Wages have not kept pace with inflation. Taking into account higher prices paid for food, healthcare, housing and a range of other necessary expenditures, wages are equal to those paid 40 years ago.
"It really comes down to what sort of economy are we running here," said John Arensmeyer, founder and Chief Executive Officer of the Small Business Majority, a national organization of business entrepreneurs.
"It's a moral issue, but it's much more than that, it's an economic issue. I don't think we should be trying to compete with third world countries on slave wages," said Arensmeyer.
A year ago, the first of three increases was mandated. Next summer the wage will rise to $7.25, but these increases come as more than half of U.S. state governments have raised minimum wages on their own above the federal standard, with a handful tying increases to annual inflation, an important criterion as higher energy, food and healthcare costs have cut into earnings.

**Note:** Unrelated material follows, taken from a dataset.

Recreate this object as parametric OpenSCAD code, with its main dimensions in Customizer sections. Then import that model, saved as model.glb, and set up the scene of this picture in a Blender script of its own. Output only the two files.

HIGHER WAGES COULD MEAN JOB CUTS
But mandating a federal increase in minimum wage has its critics. Many argue that this will hurt small business, reduce jobs, and add more of a tax on this economy that is already limping through the worst housing slump since the Great Depression.
"In terms of timing, this couldn't come at a worse time," said Richard Vedder, Ohio University Professor and American Enterprise Institute Scholar, a conservative think tank here.

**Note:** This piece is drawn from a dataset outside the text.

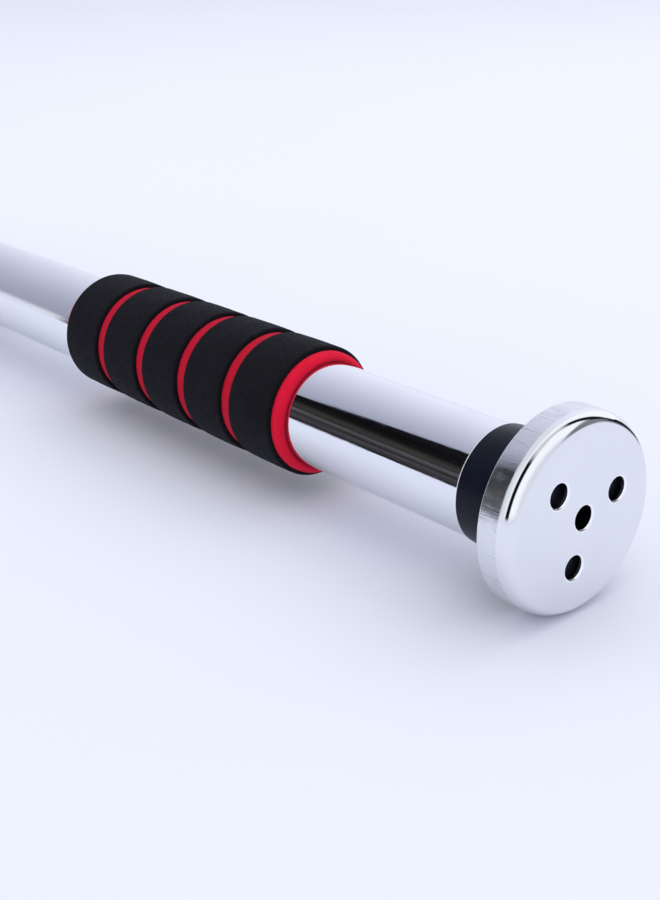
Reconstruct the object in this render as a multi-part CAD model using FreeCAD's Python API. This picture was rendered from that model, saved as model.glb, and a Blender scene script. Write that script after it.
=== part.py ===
"""Telescopic doorway pull-up bar, screwed in to its shortest length.

A chrome outer tube carries two foam grips and turns on a swivel foot at its near end. A lead screw inside it
drives a nut on the inner tube, so that turning the bar pushes the far foot out. Each foot sits in a pressed
steel cup that screws to the door frame.

Millimetres. X runs along the bar, from the far cup to the near cup, +Z is up, and the origin is the middle of
the bar on its axis. End pieces are drawn in their own frame, where x is the depth from the wall face inwards.
"""

import FreeCAD, Part
import math
import os

from FreeCAD import Vector

# The bar as a whole
CLOSED_LENGTH = 660.0  # from wall face to wall face
TRAVEL = 350.0  # how far the inner tube screws out
HALF = CLOSED_LENGTH / 2
RUNNING = 0.08  # radial clearance of a turning or sliding fit
FACE_GAP = 0.1  # between faces that turn on each other
CLEARANCE = 0.3  # radial, where a part passes through a hole without touching
EDGE = 0.5  # rounding of most edges
FINE_EDGE = 0.3
OVERRUN = 1.0  # how far a cutter passes the faces it cuts

# Tubes
TUBE_WALL = 1.5
OUTER_R = 19.0
OUTER_BORE = OUTER_R - TUBE_WALL
INNER_R = 16.0
INNER_BORE = INNER_R - TUBE_WALL
MOUTH = CLOSED_LENGTH - 60.0  # depth of the outer tube's open end from the near wall
MOUTH_BUSH_INSIDE = 30.0
MOUTH_BUSH_RIM = 5.0
MOUTH_BUSH_R = (20.2, 19.6)  # of the rim, at the tube and at its end
MOUTH_BUSH_NOSE = 1.2

# Wall cup
CUP_R = 31.8
CUP_DEPTH = 12.8
CUP_WALL = 1.5
# The shoulder between face and wall: (depth, radius, rounding) of the end of the flat, the turn and the crease
CUP_SHOULDER = ((0.0, 29.3, 2.3), (2.04, 31.34, 5.6), (5.3, CUP_R, 0.3))
CUP_INNER_CORNER = 3.5
CUP_LIP = 0.4
HOLE_R = 3.75
HOLE_CIRCLE_R = 15.5
HOLE_TURN = 16.6  # how far the near cup is turned, from +Y towards +Z
HOLE_EDGE = 0.35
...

Already the economy has shed 438,000 jobs this year and will likely lose more as businesses cut back amid a credit crisis brought on by the worst housing collapse since the Great Depression.
Vedder warns that weakest segment of the workforce, teenagers, unskilled workers and minorities stand to suffer the most from the hike.

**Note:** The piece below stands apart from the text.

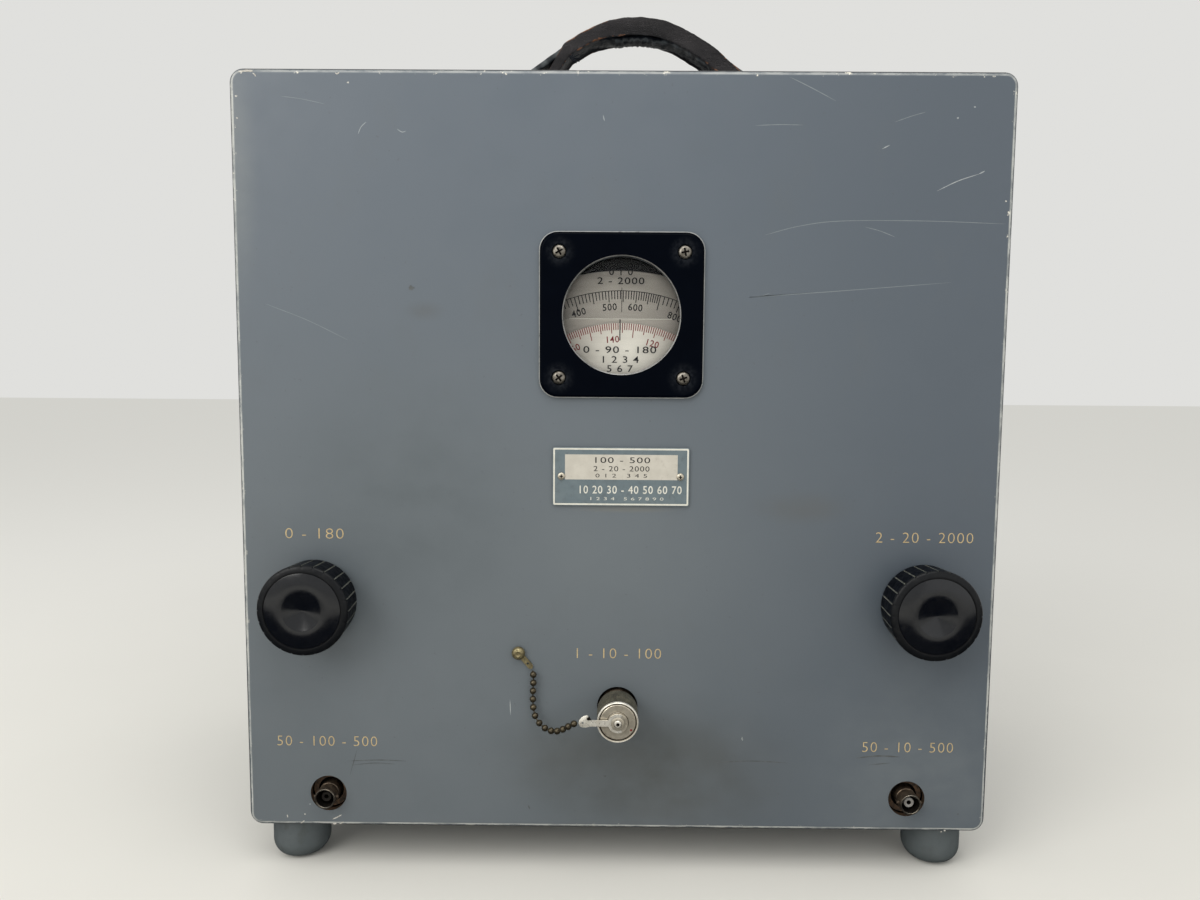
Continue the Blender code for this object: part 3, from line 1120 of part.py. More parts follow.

"When the minimum wage goes up, some of these workers tend to be disproportionately minorities and they are younger people who naturally don't have the skills. These are the people that are most impacted," he said.
Not only will the increase reduce jobs but employers will "game the system" by cutting back on benefits such as healthcare. "You could see a cut in some of these alternative benefits," he warns.
Other critics agree and caution that the imposed increases do nothing to reduce poverty.
"These decisions end up hurting the very employees that wage increases are meant to help," the National Restaurant Association said in a policy statement.
NO EVIDENCE OF JOB LOSSES
Experts on the other side of the fence say there is no evidence that minimum wage increases lead to job losses and they emphasize that more wages earned translates into more money spent, helping local economies and small businesses.
"We already have a lot of variation (in minimum wages) and there is no evidence of job losses," said Arindrajit Dube, labor economist with UC Berkeley Institute for Research on Labor and Employment.
He and others note that the sporadic increases are less effective and that regular increases, indexed to rates of inflation, would be a better approach.
"We went from 1997 to 2007, 10 years of complete stagnation of the minimum wage and a decline in the minimum wage in real terms and that just seems not a good way of doing policy," Dube said.
AFL-CIO President John Sweeney, the nation's largest labor federation, applauded the latest increase but called it a modest step.
"To truly aid working families, we need to build an economy that works for all, not just the top 10 percent," he said. "Rising inflation -- especially in gas prices -- continues to eat away at the value of the minimum wage and all of wages."